Career highlights and awards
- All-Star (1970);

= Wayne Simpson =

American baseball player (1948–2024)

Wayne Kirby Simpson (December 2, 1948 – December 12, 2024) was an American professional baseball player who pitched in the Major Leagues from 1970 to 1975 and in 1977. He played for the Cincinnati Reds, Kansas City Royals, Philadelphia Phillies, and California Angels. Hank Aaron got his 3,000th career hit off Simpson.

In 1967, as a high school senior at Centennial High School in Compton, California, Simpson was drafted in the first round in the June MLB draft by the Cincinnati Reds with the 8th overall pick. Simpson at 6-foot-3, 220 pounds, was a big, hard thrower, but his minor league seasons were plagued by wildness. In three minor league seasons, Simpson had 298 walks, 66 wild pitches, and hit 26 batters in just 432 total innings pitched.

In the winter of 1969–1970, while pitching winter ball in Puerto Rico, Simpson harnessed his control and blossomed as a pitcher. However, his heavy workload there contributed to his later shoulder problems.

Simpson made the Reds as a 21-year-old rookie to start the 1970 season. There he had the luxury of working with Gold Glove winning catcher Johnny Bench. Simpson was a revelation. After going 7–13 in 1969 for the Reds' Triple A farm team in Indianapolis, he was almost unbeatable for the Reds. Simpson has the highest Game Score (85) in Reds history for a pitching debut, April 9, 1970. He began the year by winning 13 of his first 14 decisions (the loss came when a dropped pop fly allowed two unearned runs), including tossing a one-hitter, a two-hitter, and a three-hitter, in helping the Reds to a 70–30 start. Simpson was the only rookie pitcher selected for the 1970 Major League Baseball All-Star Game, though he didn't pitch.

In the days before young pitchers were kept on strict "pitch counts," Simpson often threw a high number of pitches per game, (100–130). Though he was more consistently around the plate than he was as a minor leaguer, Simpson still averaged about four walks and six strikeouts per nine innings. His earned run average stayed below 3.00 for most of the season. Simpson had 14 wins by July 26. He blew out his rotator cuff on July 31, yet despite the severity of the injury, he tried to get back in action twice (on August 14 and September 13).
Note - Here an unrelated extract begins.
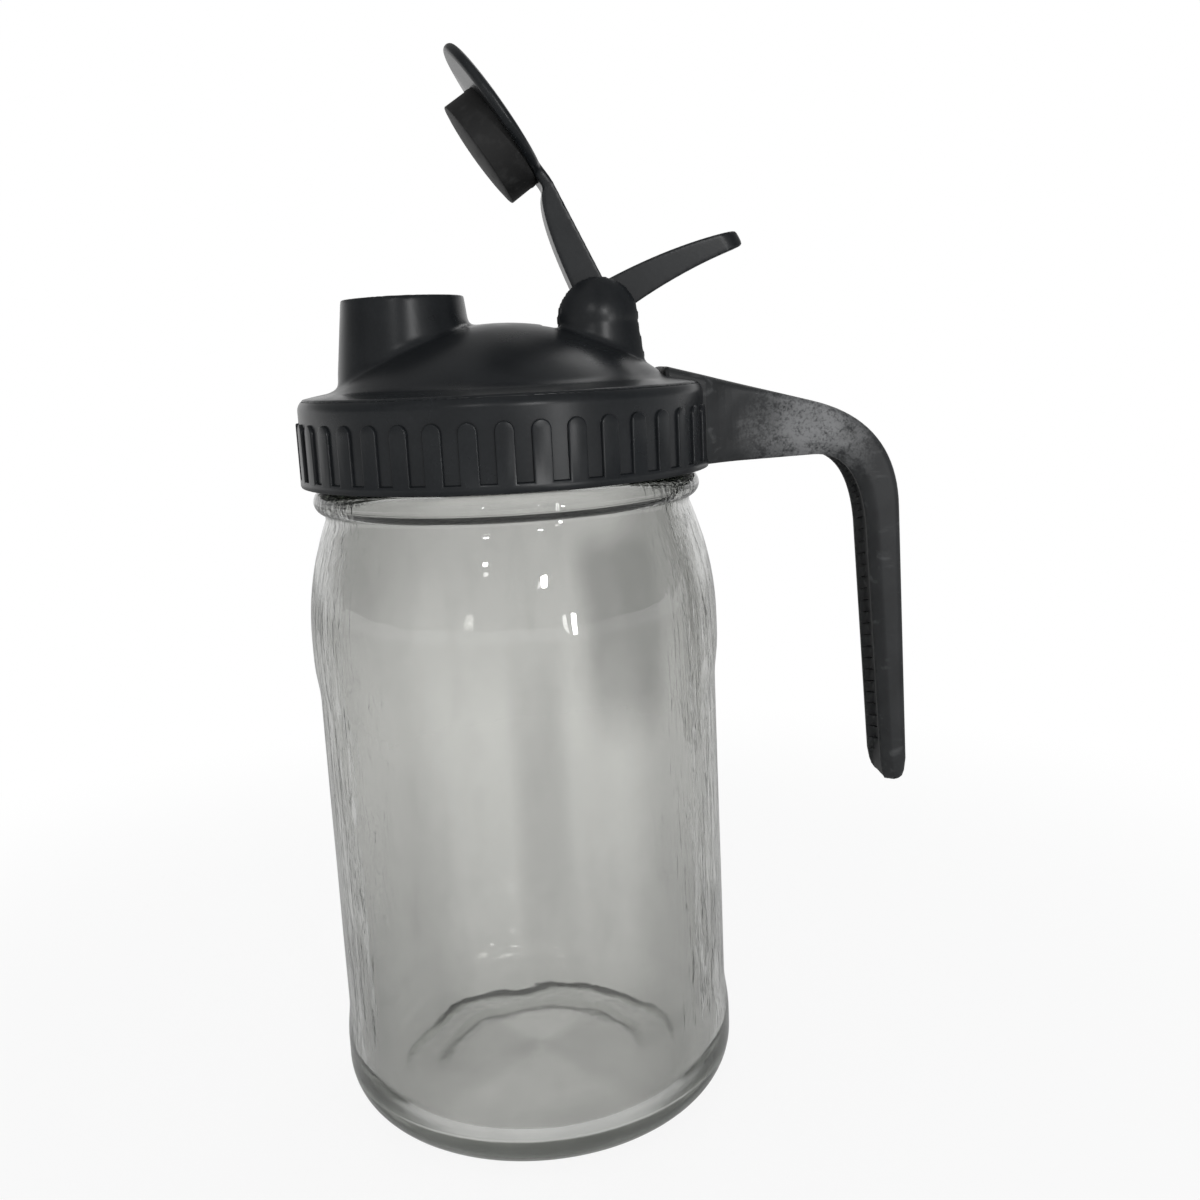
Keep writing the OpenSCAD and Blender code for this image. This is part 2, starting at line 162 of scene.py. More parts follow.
def place_camera():
    """Camera at the viewing point: just over the lid, looking down a little and to the right."""
    place = Vector((0, -0.29713, 0.17909))
    pitch, yaw, roll = 0.190579, 0.068964, -0.048978
    focal, sensor = 37.594, 36.0
    level = math.cos(pitch)
    ahead = Vector((math.sin(yaw) * level, math.cos(yaw) * level, -math.sin(pitch)))
    right = Vector((math.cos(yaw), -math.sin(yaw), 0))
    up = right.cross(ahead)
    turned_right = right * math.cos(roll) + up * math.sin(roll)
    turned_up = up * math.cos(roll) - right * math.sin(roll)
    camera = bpy.data.objects.new("camera", bpy.data.cameras.new("camera"))
    camera.data.lens = focal
    camera.data.sensor_width = sensor
    camera.data.clip_start = 0.01
    axes = Matrix((turned_right, turned_up, -ahead)).transposed()
    camera.matrix_world = Matrix.Translation(place) @ axes.to_4x4()
    bpy.context.collection.objects.link(camera)
    bpy.context.scene.camera = camera


place_camera()


# ------------------------------------------------------------------ shader nodes

class Socket:
    """An output of a shader node; the operators on it add Math nodes."""

    def __init__(self, shading, output):
        self.shading = shading
        self.output = output

    def math(self, operation, first, second):
        return self.shading.add("ShaderNodeMath", {"operation": operation}, {0: first, 1: second})

    def __add__(self, other):
        return self.math("ADD", self, other)

    def __radd__(self, other):
        return self.math("ADD", other, self)

    def __sub__(self, other):
        return self.math("SUBTRACT", self, other)

    def __rsub__(self, other):
        return self.math("SUBTRACT", other, self)

    def __mul__(self, other):
        return self.math("MULTIPLY", self, other)

    def __rmul__(self, other):
        return self.math("MULTIPLY", other, self)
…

Cincinnati made it to the World Series in 1970, but Simpson did not pitch in the postseason. He finished the season with a 14–3 record and a 3.02 earned run average.

Simpson's injury predated, by several years, the early examples of rotator cuff surgery, the progress of which has helped at least some major league pitchers effectively recover from such a setback. He was traded along with Hal McRae to the Royals for Roger Nelson and Richie Scheinblum on December 1, 1972. Simpson pitched another six seasons in the majors after his brilliant rookie season, but was never able to regain the same velocity and effectiveness.

Simpson finished his career in Mexico, where he developed thoracic outlet syndrome, which threatened him with the loss of his pitching arm and even his life. However, he recovered, though he endured several corrective procedures.

Simpson died on December 12, 2024, at the age of 76.